--- BEGIN RAW DATA ---

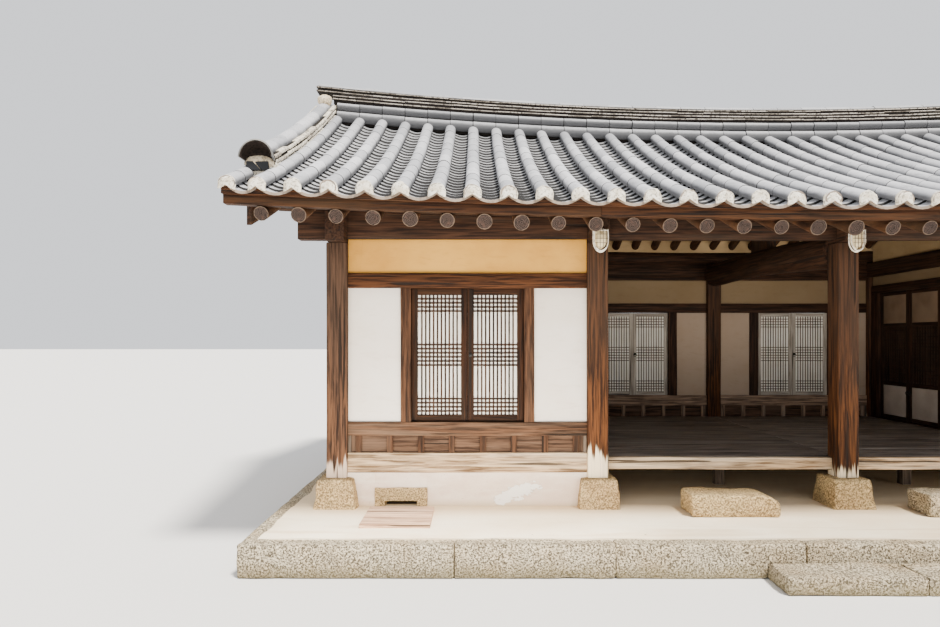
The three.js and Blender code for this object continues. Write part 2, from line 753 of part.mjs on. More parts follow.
// The ridge down both slopes along a gable, passing under the crown of the main ridge.
function gableRidge(sign) {
  const stationsX = sign > 0 ? GABLE_RIDGE.x : [-GABLE_RIDGE.x[1], -GABLE_RIDGE.x[0]];
  const half = [-GABLE_RIDGE.footY, ...SLOPE_COURSES, -RIDGE_CROWN.footHalf];
  const stationsY = [...half, 0, ...half.map((y) => -y).reverse()];
  const course = new THREE.BoxGeometry(1, 1, 1, 1, stationsY.length - 1, 1);
  const raw = reshape(course, (u, v, w) => {
    const x = station(stationsX, u);
    const y = station(stationsY, v);
    const top = Math.min(tileCrest(x, y) + GABLE_RIDGE.rise, mainRidgeTop(x) - RIDGE_CROWN.depth);
    return [x, y, w > 0 ? top : troughTop(x, y) - GABLE_RIDGE.sunk];
  });
  return join([raw], slopeCutters());
}

// The two boards under a verge, deepest at the top, in front of the purlin ends.
function bargeboard(sign) {
  const x = BARGEBOARD.x;
  const upper = (y) => vergeFoot(x, y) - GAP - BARGEBOARD.clearance;
  const eaveFoot = rafterAxis(BARGEBOARD.endY) + lift(x) - RAFTER_RISE - BARGEBOARD.eaveCover;
  const peakFoot = RIDGE_PURLIN_Z + lift(x) - PURLIN_RADIUS - BARGEBOARD.purlinCover;
  const half = [-BARGEBOARD.endY, ...SLOPE_COURSES];
  const stationsY = [...half, 0, ...half.map((y) => -y).reverse()];
  const top = stationsY.map((y) => [y, upper(y)]).reverse();
  const outline = [[-BARGEBOARD.endY, eaveFoot], [0, peakFoot], [BARGEBOARD.endY, eaveFoot], ...top];
  const from = sign > 0 ? x : -x - BARGEBOARD.thickness;
  return acrossX(outline, [from, from + BARGEBOARD.thickness]);
}

function roofPieces() {
  piece("purlin_front", purlin(-COLUMN_Y, PURLIN_Z, true), "timber");
  piece("purlin_back", purlin(COLUMN_Y, PURLIN_Z, true), "timber");
  piece("purlin_ridge", purlin(0, RIDGE_PURLIN_Z, false), "timber");
  piece("gable_beam_left", beamFrame(-GABLE_X), "timber");
  piece("gable_beam_right", beamFrame(GABLE_X), "timber");
  piece("hall_beam_left", beamFrame(-HALL_BAY), "timber");
  piece("hall_beam_right", beamFrame(HALL_BAY), "timber");
  piece("hall_crossbeam", hallCrossbeam(), "timber");
  const rafters = rafterFrame();
  piece("rafters_front", rafters, "timber");
  piece("rafters_back", rafters.clone().rotateZ(Math.PI), "timber");
  const slope = roofSlope();
  piece("roof_front", slope, "tile");
  piece("roof_back", slope.clone().rotateZ(Math.PI), "tile");
  piece("main_ridge", mainRidge(), "tile");
  piece("gable_ridge_left", gableRidge(-1), "tile");
  piece("gable_ridge_right", gableRidge(1), "tile");
  piece("bargeboard_left", bargeboard(-1), "timber");
  piece("bargeboard_right", bargeboard(1), "timber");
}

// Lamps

function lamp(x) {
  const profile = [[0, 0], [1, 0], [1, 0.35], [0.75, 0.8], [0, 1]];
  const shell = new THREE.LatheGeometry(profile.map(([r, h]) => new THREE.Vector2(r, h)), 10);
  shell.scale(LAMP.halfWidth, LAMP.depth, LAMP.halfHeight).rotateZ(Math.PI);
  return shell.translate(x, -BEAM_REACH - GAP, LAMP.z);
}

function lampPieces() {
  piece("lamp_left", lamp(-HALL_BAY), "lamp");
  piece("lamp_middle", lamp(0), "lamp");
  piece("lamp_right", lamp(HALL_BAY), "lamp");
}

groundPieces();
columnPieces();
wallPieces();
piece("hall_floor", hallFloor(), "board");
piece("room_floor_left", roomFloor(-1), "board");
piece("room_floor_right", roomFloor(1), "board");
roofPieces();
lampPieces();

export default house;
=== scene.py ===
"""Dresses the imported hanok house: tiled roof, timber frame, plaster walls, paper windows and platform."""
import math
import random

import bpy
import numpy as np
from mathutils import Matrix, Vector, noise


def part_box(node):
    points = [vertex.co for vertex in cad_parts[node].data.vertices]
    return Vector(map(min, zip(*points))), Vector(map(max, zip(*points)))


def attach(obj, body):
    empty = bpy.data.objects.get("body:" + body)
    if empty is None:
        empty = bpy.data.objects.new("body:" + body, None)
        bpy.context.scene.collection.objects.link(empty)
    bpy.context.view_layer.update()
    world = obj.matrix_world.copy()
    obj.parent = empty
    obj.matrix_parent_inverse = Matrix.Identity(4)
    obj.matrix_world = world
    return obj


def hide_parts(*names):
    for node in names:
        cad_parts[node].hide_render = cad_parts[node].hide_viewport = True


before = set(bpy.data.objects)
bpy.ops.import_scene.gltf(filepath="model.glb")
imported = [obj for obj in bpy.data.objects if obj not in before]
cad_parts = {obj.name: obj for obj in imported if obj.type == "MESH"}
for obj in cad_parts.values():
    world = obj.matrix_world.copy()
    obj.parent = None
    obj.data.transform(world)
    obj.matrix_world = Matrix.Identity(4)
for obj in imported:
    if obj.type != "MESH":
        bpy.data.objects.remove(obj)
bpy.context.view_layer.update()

# Chance is seeded, so that each run makes the same house.
chance = random.Random(11)
dice = np.random.RandomState(11)


# Values taken from the frame

def middle(node):
    lo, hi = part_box(node)
    return (lo + hi) / 2


COLUMN_X = [middle(f"column_front_{i}").x for i in range(1, 6)]
COLUMN_Y = middle("column_back_1").y
COLUMN_LOW, COLUMN_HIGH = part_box("column_front_3")
HALF_COLUMN = COLUMN_HIGH.x
COLUMN_TOP = COLUMN_HIGH.z
STONE_TOP = COLUMN_LOW.z
PLATFORM_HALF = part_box("platform_curb")[1]
PLATFORM_TOP = PLATFORM_HALF.z
EARTH_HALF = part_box("platform_core")[1]
FLOOR_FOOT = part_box("hall_floor")[0].z
FLOOR_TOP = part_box("hall_floor")[1].z
HALL_X = COLUMN_X[3]
GABLE_X = COLUMN_X[4]

# Roof surface, measured at the crests of the round tiles
EDGE_ROW = 5.540
EAVE_CREST = 3.040
RIDGE_CREST = 4.385
EAVE_LIFT = 0.125
RIDGE_LIFT = 0.272
EAVE_END = 3.007
RIDGE_FACE = 0.180
SLOPE_SAG = 0.2

# Tiles
ROW_PITCH = 0.2795
ROWS_EACH_SIDE = 19
LAST_ROW = ROW_PITCH * ROWS_EACH_SIDE
ROW_RADIUS = 0.065
ROUND_TILES = 10
TROUGH_EAVE = 2.990
TROUGH_HEAD = 0.100
COURSES = 25
EDGE_COURSES = 5
EDGE_TILES = 2
COURSE = (TROUGH_EAVE - TROUGH_HEAD) / COURSES
TROUGH_DEPTH = 0.122
TROUGH_SAG = 0.060
TILE_THICKNESS = 0.022
GABLE_FOOT = 2.550
EDGE_TROUGH = (EDGE_ROW + LAST_ROW) / 2
EDGE_PITCH = EDGE_ROW - LAST_ROW

# Rows and troughs along the eave, as first place, step and count
MAIN_ROWS = (-LAST_ROW, ROW_PITCH, 2 * ROWS_EACH_SIDE + 1)
EDGE_ROWS = (-EDGE_ROW, 2 * EDGE_ROW, 2)
MAIN_TROUGHS = (ROW_PITCH / 2 - LAST_ROW, ROW_PITCH, 2 * ROWS_EACH_SIDE)
EDGE_TROUGHS = (-EDGE_TROUGH, 2 * EDGE_TROUGH, 2)

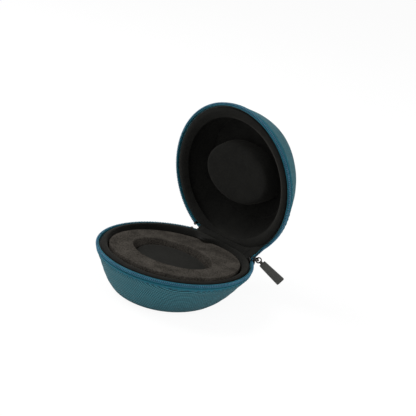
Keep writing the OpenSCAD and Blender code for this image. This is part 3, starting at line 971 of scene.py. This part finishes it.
@dataclass(frozen=True)
class ZipSection:
    """The zip cut across: radius from the rim's centre, and height from the parting plane."""

    coil_gap: float = 0.7 * MM
    coil_h: float = 2.0 * MM
    coil_t: float = 1.6 * MM
    pitch: float = 1.35 * MM
    wire_r: float = 0.36 * MM
    wire_steps: int = 14
    cord_r: float = 0.62 * MM
    cord_in: float = 0.17 * MM
    ridge_t: float = 1.4 * MM
    ridge_top: float = 3.4 * MM
    ridge_h: float = 1.2 * MM
    groove_z: float = 4.9 * MM
    tape_bottom: float = 5.39 * MM
    groove_r: float = 57.2 * MM
    thread_r: float = 0.22 * MM
    stitch_len: float = 2.6 * MM
    stitch_pitch: float = 4 * MM

    @property
    def middle_r(self) -> float:
        """Radius of the coil's middle line."""
        return FORM.rim_r + FORM.touch / 2 + self.coil_t / 2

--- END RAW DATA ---

PROBLEM REQUIREMENTS:
Return only the stretch of the material above from the line holding "groundPieces();" through the line holding "for node in", copied exactly.

OUTPUT FOR THIS EXERCISE:
groundPieces();
columnPieces();
wallPieces();
piece("hall_floor", hallFloor(), "board");
piece("room_floor_left", roomFloor(-1), "board");
piece("room_floor_right", roomFloor(1), "board");
roofPieces();
lampPieces();

export default house;
=== scene.py ===
"""Dresses the imported hanok house: tiled roof, timber frame, plaster walls, paper windows and platform."""
import math
import random

import bpy
import numpy as np
from mathutils import Matrix, Vector, noise


def part_box(node):
    points = [vertex.co for vertex in cad_parts[node].data.vertices]
    return Vector(map(min, zip(*points))), Vector(map(max, zip(*points)))


def attach(obj, body):
    empty = bpy.data.objects.get("body:" + body)
    if empty is None:
        empty = bpy.data.objects.new("body:" + body, None)
        bpy.context.scene.collection.objects.link(empty)
    bpy.context.view_layer.update()
    world = obj.matrix_world.copy()
    obj.parent = empty
    obj.matrix_parent_inverse = Matrix.Identity(4)
    obj.matrix_world = world
    return obj


def hide_parts(*names):
    for node in names:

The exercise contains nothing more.